R. Dal 1985, l’anno di arrivo di Maradona,  è stata accesa una scintilla simbolica che ha avuto effetti a lungo termine: negli anni ’90 la la città, attraverso l’operato del primo Bassolino, ha vissuto quello che è stato definito come il Rinascimento partenopeo. Questa rinascita per fortuna non si è mai arrestata da allora, pur se tra alti e bassi. Oggi la città ha riguadagnato il suo ruolo di capitale del mondo ed è protagonista di un vero e proprio boom turistico. Lo stesso Maradona funge da attrattore culturale, perché ci sono molte persone, che vengono da ogni parte d’Italia e del mondo solo per compiere  il Maradona tour. Il tono adottato si mantiene leggero e analizza vari simboli che sono indicatori di una fase di sviluppo e anche dell’energia che attraversa la città. Abbiamo intervistato vari stakeholder, tra cui i commercianti, che confermano come questo boom turistico sia vissuto come un’occasione di sviluppo. Attraverso il docufilm puntiamo a raccontare la parte positiva dello sviluppo turistico, anche se siamo consapevoli che per ogni luce c’è anche un cono d’ombra. La città delle Sirene, infatti, sta vivendo alcuni rilevanti problemi che sono stati  già vissuti da altre melogalopoli come per esempio Milano, Roma, Firenze e, ultimamente, anche Genova. Si tratta di un fenomeno complesso che colloca la città al centro di un costante e crescente  flusso turistico e di processi mediatici ad alta risonanza, aspetti che nel docufilm vengono approfonditi da Cochita Sannino, inviata di Repubblica.

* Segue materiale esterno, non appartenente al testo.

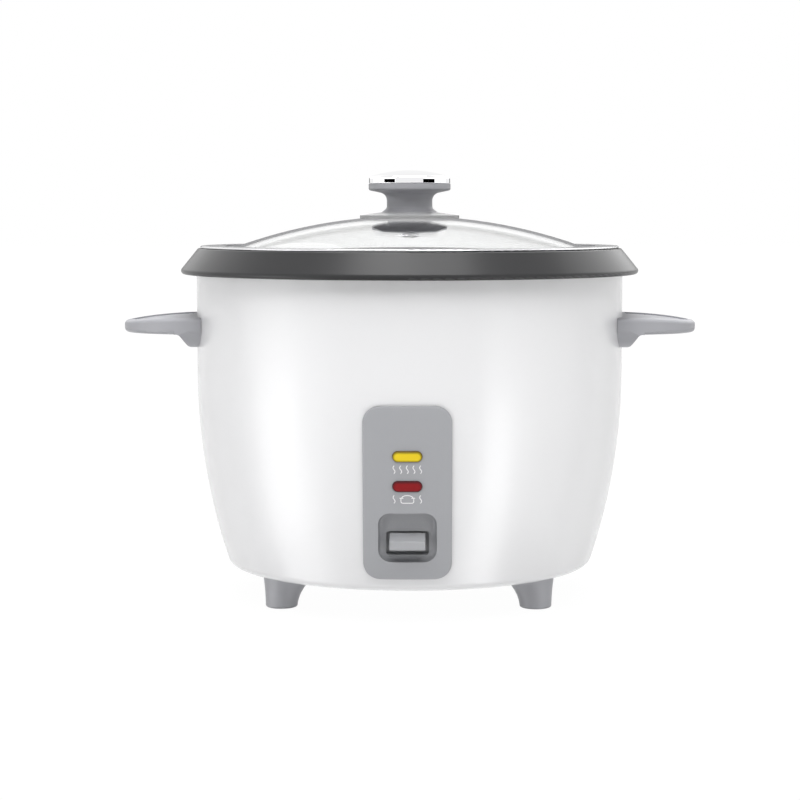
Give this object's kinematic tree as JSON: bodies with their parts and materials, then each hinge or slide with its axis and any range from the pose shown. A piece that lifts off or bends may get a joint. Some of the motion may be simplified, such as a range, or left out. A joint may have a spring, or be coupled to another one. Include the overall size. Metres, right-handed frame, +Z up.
{
  "type": "rice cooker",
  "caption": "Drum-shaped electric rice cooker with a glass lid, lift-out coated pot, side handles, front panel with a cook lever, indicator lenses, short feet and a rear power inlet.",
  "frame": {"origin": "on the drum's vertical axis, at the surface the foot pads stand on", "axes": "+Z up, -Y towards the control panel, +X to the right of someone facing the panel, along the line through both handles"},
  "size_m": [0.35, 0.2788, 0.2581],
  "materials": {
    "enamel_white": "smooth glossy white enamel",
    "grey_plastic": "fine satin moulded grey",
    "panel_plastic": "fine satin moulded grey",
    "key_plastic": "fine satin moulded grey",
    "bright_liner": "bright satin aluminium",
    "pot_coating": "dark grey satin coating",
    "clear_glass": "clear pressed glass",
    "polished_steel": "polished stainless steel",
    "chrome_cap": "bright chrome",
    "pale_plastic": "pale glossy moulded",
    "dark_silicone": "matt silicone",
    "amber_lens": "translucent amber",
    "red_lens": "translucent red",
    "lamp_glass": "small lamp glass",
    "white_plastic": "natural white moulded",
    "rubber_pad": "matt rubber",
    "steel_fasteners": "zinc plated",
    "pressed_steel": "zinc plated sheet",
    "spring_steel": "drawn wire",
    "ferrite_black": "sintered dark grey",
    "ceramic_white": "unglazed white",
    "brass_terminals": "bright brass",
    "black_plastic": "black moulded",
    "heater_foil": "foil-backed strip",
    "lead_brown": "insulated wire",
    "lead_blue": "insulated wire",
    "lead_green": "insulated wire",
    "lead_white": "woven sleeve"
  },
  "bodies": {
    "root": {"outer_shell": "enamel_white", "inner_liner": "bright_liner", "base_cover": "pressed_steel", "foot_front_left": "grey_plastic", "foot_front_right": "grey_plastic", "foot_rear_left": "grey_plastic", "foot_rear_right": "grey_plastic", "foot_pads": "rubber_pad", "foot_screws": "steel_fasteners", "handle_left": "grey_plastic", "handle_right": "grey_plastic", "handle_screws": "steel_fasteners", "control_panel": "panel_plastic", "panel_screws": "steel_fasteners", "warm_lens": "amber_lens", "cook_lens": "red_lens", "lamp_holder": "white_plastic", "indicator_lamps": "lamp_glass", "heating_plate": "bright_liner", "plate_posts": "pressed_steel", "plate_screws": "steel_fasteners", "heater_terminals": "brass_terminals", "terminal_bushes": "ceramic_white", "sensor_guide": "pressed_steel", "sensor_spring": "spring_steel", "lever_bracket": "pressed_steel", "bracket_screws": "steel_fasteners", "lever_pivot_pin": "pressed_steel", "switch_block": "black_plastic", "switch_terminals": "brass_terminals", "inlet_socket": "black_plastic", "inlet_pins": "brass_terminals", "inlet_screws": "steel_fasteners", "thermal_fuse": "ceramic_white", "fuse_clip": "pressed_steel", "keep_warm_band": "heater_foil", "live_lead": "lead_brown", "neutral_lead": "lead_blue", "earth_lead": "lead_green", "heater_lead": "lead_white", "fuse_lead": "lead_white"},
    "pot": {"inner_pot": "pot_coating"},
    "lid": {"lid_glass": "clear_glass", "lid_rim_band": "polished_steel", "vent_eyelet": "polished_steel", "knob_base": "pale_plastic", "lid_knob": "grey_plastic", "knob_crown": "chrome_cap", "knob_gasket": "dark_silicone", "knob_washer": "pale_plastic", "knob_screw": "steel_fasteners"},
    "sensor": {"sensor_cap": "bright_liner", "sensor_ferrite": "ferrite_black", "magnet_spring": "spring_steel"},
    "magnet": {"thermostat_magnet": "ferrite_black", "magnet_stem": "pressed_steel"},
    "lever": {"cook_button": "key_plastic", "key_shield": "panel_plastic", "lever_arm": "pressed_steel"},
    "plunger": {"switch_plunger": "black_plastic"}
  },
  "joints": [
    {"name": "pot_lift", "type": "slide", "parent": "root", "child": "pot", "axis": [0, 0, 1], "range_m": [0, 0.165]},
    {"name": "lid_lift", "type": "slide", "parent": "pot", "child": "lid", "axis": [0, 0, 1], "range_m": [0, 0.08]},
    {"name": "cook_lever", "type": "hinge", "parent": "root", "child": "lever", "pos_m": [0, -0.06, 0.04836], "axis": [1, 0, 0], "range_deg": [0, 3.3], "stiffness_Nm_per_rad": 0.3, "springref_deg": -5.73},
    {"name": "magnet_slide", "type": "slide", "parent": "root", "child": "magnet", "axis": [0, 0, 1], "range_m": [0, 0.0035], "deforming": ["magnet_spring"]},
    {"name": "plunger_slide", "type": "slide", "parent": "root", "child": "plunger", "axis": [0, 0, -1], "range_m": [0, 0.00175]},
    {"name": "sensor_rise", "type": "slide", "parent": "root", "child": "sensor", "axis": [0, 0, 1], "range_m": [0, 0.0025], "deforming": ["sensor_spring"]}
  ],
  "couplings": [
    {"joint": "magnet_slide", "follows": "cook_lever", "m_per_rad": 0.06},
    {"joint": "plunger_slide", "follows": "cook_lever", "m_per_rad": 0.03},
    {"joint": "sensor_rise", "follows": "pot_lift", "ratio": 0.015152}
  ]
}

D. Tu che sguardo rivolgi a Napoli?
R. Io ne osservo le trasformazioni dalla prospettiva di una una persona che non vi abita stabilmente. Il mio sguardo, in tal senso, può essere rivelatore, perchè mi colloco in un punto d’osservazione in qualche modo decentrato ed equidistante.  Napoli sta vivendo, pur tra mille innegabili contraddizioni e ombre, una fortissima rinascita, anche in termini di pulizia e cura dell’urbe, con un’azione integrata che si discosta molto, per esempio, dalle criticità gestionali riscontrate durante le fasi legate alla terribile emergenza rifiuti di qualche decennio fa. Secondo me, sta reagendo alle inevitabili criticità anche meglio di altre megalopoli.